The Next Frontier
“You don’t have to custom program every little thing,” says DiComo. “I suppose there’s a little bit of a double-edged sword. But I don’t think custom installers should be concerned. People aren’t going to run out and buy it and install it themselves. It’s ultimately going to be a business advantage for integrators looking for a higher degree of customer satisfaction. That’s the ultimate goal.” DiComo says Polk is behind the IP model for one major reason: audio quality. Though custom installers may find themselves doing more IT-based work, he says the end goal is the same: to please the client, even if it means changing the way a retailer or installer does business.
“‘Digital’ is the buzz word today,” says DiComo, who admits that thanks to the proliferation of high-end music servers and even iPod, consumers are more comfortable with digital music and movies than ever before. “Just look at newspaper ads,” he says. “Everything is ‘digitial this’ and ‘digital that.’ If you don’t say ‘digital,’ people start to think you’re talking about an old technology.”
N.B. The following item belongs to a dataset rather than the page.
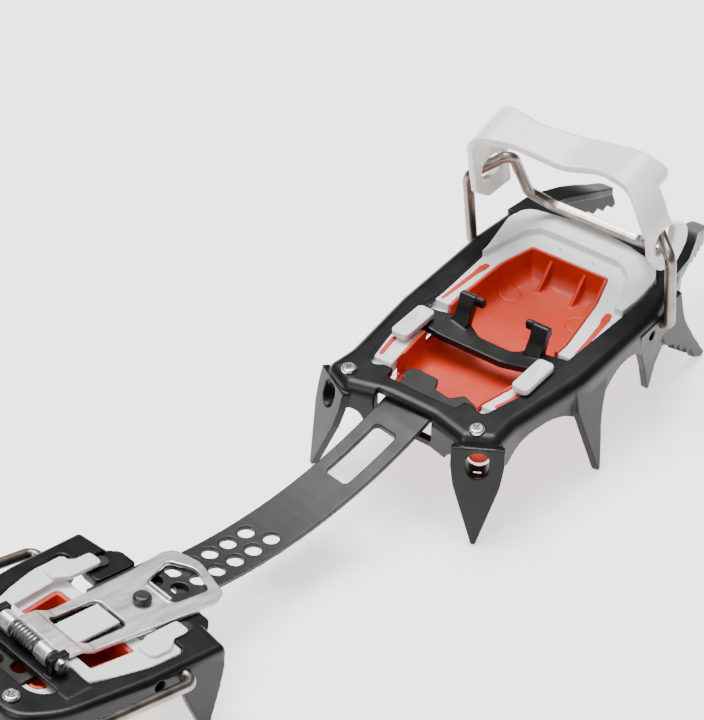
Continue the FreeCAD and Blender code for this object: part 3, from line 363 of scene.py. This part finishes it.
PLATE = make_material("satin_plate", (0.66, 0.635, 0.60), (0.80, 0.785, 0.75), (0.30, 0.42),
                      metal=0.9, scale=40, stretch=(1, 4, 1), grain=2400, grain_height=0.03)
SPRING = make_material("spring_wire", (0.24, 0.235, 0.23), (0.36, 0.35, 0.34), (0.3, 0.4),
                       metal=1.0, scale=300)
ANODISED = make_material("dark_anodised", (0.05, 0.05, 0.053), (0.08, 0.08, 0.084),
                         (0.34, 0.42), metal=0.6, grain=2600, grain_height=0.03,
                         edge=(0.2, 0.2, 0.2), edge_range=(0.54, 0.7))
GRIP = make_material("orange_grip", (0.50, 0.040, 0.006), (0.60, 0.052, 0.008), (0.55, 0.68),
                     grain=1600, grain_height=0.08)

MATERIALS = {
    "black_steel": BLACK, "bar_steel": BAR, "white_plastic": WHITE, "orange_rubber": ORANGE,
    "zinc_steel": ZINC, "insert_steel": INSERT, "stainless_wire": WIRE, "milky_plastic": MILKY,
    "black_plastic": BLACK_PLASTIC, "dark_rivet": RIVET, "stainless_plate": PLATE,
    "spring_steel": SPRING, "lever_aluminium": ANODISED, "orange_grip": GRIP,
}
SLOT_OF = {item["node"]: item["material_slot"] for item in frame["record"]["subparts"]}
BODY_OF = {node: body for body, nodes in frame["record"]["behaviour"]["bodies"].items()
           for node in nodes}
for node, obj in frame["nodes"].items():
    obj.data.materials.clear()
    obj.data.materials.append(MATERIALS[SLOT_OF[node]])


def skin(node, name, voxel, rounds, extras=(), sculpt=None, start=None):
    """A moulded skin that stands for a CAD node."""
    base = node_mesh(node) if start is None else start
    mesh = moulded([base] + list(extras), voxel, rounds, sculpt)
    return new_object(name, mesh, BODY_OF[node], SLOT_OF[node], MATERIALS[SLOT_OF[node]], node)


# ------------------------------------------------------------ sculpting by position
def bell(distance, radius):
    t = np.clip(1 - distance / radius, 0, 1)
    return t * t * (3 - 2 * t)


def engraved_ring(local, centre, radius, width, depth, z_low, z_high):
    """Depth to lower a surface along a circular groove."""
    distance = np.hypot(local[:, 0] - centre[0], local[:, 1] - centre[1])
    groove = bell(np.abs(distance - radius), width)
    level = (local[:, 2] > z_low) & (local[:, 2] < z_high)
    return -depth * groove * level


FINE = 0.34


# ------------------------------------------------------------ front section
def front_frame_piece():
    return skin("front_frame", "front_frame_skin", FINE, 2)


OPENING = [
    (9, 18, 2), (30, 20.5, 20), (60, 22.5, 30), (88, 21.5, 20), (104.6, 17.4, 1.5),
    (104.6, -17.4, 1.5), (88, -22.5, 20), (60, -27, 30), (30, -25, 20), (9, -20, 2),
]
WALL = 1.4
TRAY_FLOOR = -12.6
TRAY_FILLET = 5.5


def tray_mesh():
    """Soft tray: thin rim, walls that sweep into a dished floor, and a bulge below."""
    outline = rounded_outline(OPENING, 1.0)
    inner = inward(outline)
    axis_x = np.clip(outline[:, 0], 30, 86)
    middle = np.column_stack([axis_x, np.full(len(outline), -2.0) - (axis_x - 60) * -0.01])
    rings = []

    def ring(offset, height, share=0.0):
        plan = outline + inner * offset
        plan = plan * (1 - share) + middle * share
        rings.append(np.column_stack([plan, np.full(len(plan), height)]))

    under = TRAY_FLOOR - 1.5
    for share in (1.0, 0.75, 0.5, 0.25):
        ring(10.0, under - 3.2, share)
    ring(8.5, under - 3.0)
    ring(6.8, under - 1.2)
    ring(4.8, under)
    ring(1.6, under + 1.0)
    ring(0.35, under + 3.0)
    ring(0.3, -6.0)
    ring(0.3, -2.2)
    ring(0.3, -1.3)
    ring(0.45, -0.85)
    ring(0.95, -0.7)
    ring(1.45, -0.85)
    ring(WALL + 0.25, -1.3)
    ring(WALL + 0.3, -4.0)
    ring(WALL + 0.3, TRAY_FLOOR + TRAY_FILLET)
    for k in range(1, 8):
        angle = math.pi / 2 * k / 7
        ring(WALL + 0.3 + TRAY_FILLET * (1 - math.cos(angle)),
             TRAY_FLOOR + TRAY_FILLET * (1 - math.sin(angle)))
    for share in (0.25, 0.5, 0.75, 1.0):
        ring(WALL + 0.3 + TRAY_FILLET, TRAY_FLOOR - 0.5 * share, share)
    count = len(outline)
    verts = front_to_row(np.vstack(rings))
    faces = []
    for k in range(len(rings) - 1):
        for i in range(count):
            j = (i + 1) % count
            faces.append((k * count + i, k * count + j, (k + 1) * count + j, (k + 1) * count + i))
    mesh = mesh_from("tray", verts, faces)
    work = bmesh.new()
    work.from_mesh(mesh)
    bmesh.ops.remove_doubles(work, verts=work.verts, dist=1e-5)
    bmesh.ops.recalc_face_normals(work, faces=work.faces)
    work.to_mesh(mesh)
    work.free()
    return mesh


def wedge_mesh(place, x_wall, x_foot, y, width, z_top, z_foot):
    """Triangular rib leaning against a wall."""
    corners = []
    for side in (-width, width):
        corners += [(x_wall, y + side, z_top), (x_wall, y + side, z_foot),
                    (x_foot, y + side, z_foot)]
    faces = [(0, 1, 2), (5, 4, 3), (0, 3, 4, 1), (1, 4, 5, 2), (2, 5, 3, 0)]
    return mesh_from("wedge", place(corners), faces)


CORNER_HOLES = [     # middle of each rear corner point's oval hole and its inward axis, row metres
    ((0.04327, 0.02078, 0.03083), (0.9278, -0.3594, 0.1)),
    ((0.05334, -0.04205, 0.03085), (0.7713, 0.6285, 0.1)),
]
LUG_R = 3.7
LUG_RISE = 1.3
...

But not all digital solutions are IP-based. “A lot of manufacturers are promoting that they have an IP-based system,” says Shimonishi, “but they’re still sending their audio as analog.” The difference, she says, is in how hardware communicates. “With IP, when you press play, you’re sending TCP/IP instruction to your CD player,” she says, which talks to a receiver or in-wall speaker. “We engineered the system so it’s very simple to program,” she says. “You can use it with any type of CD or DVD player.”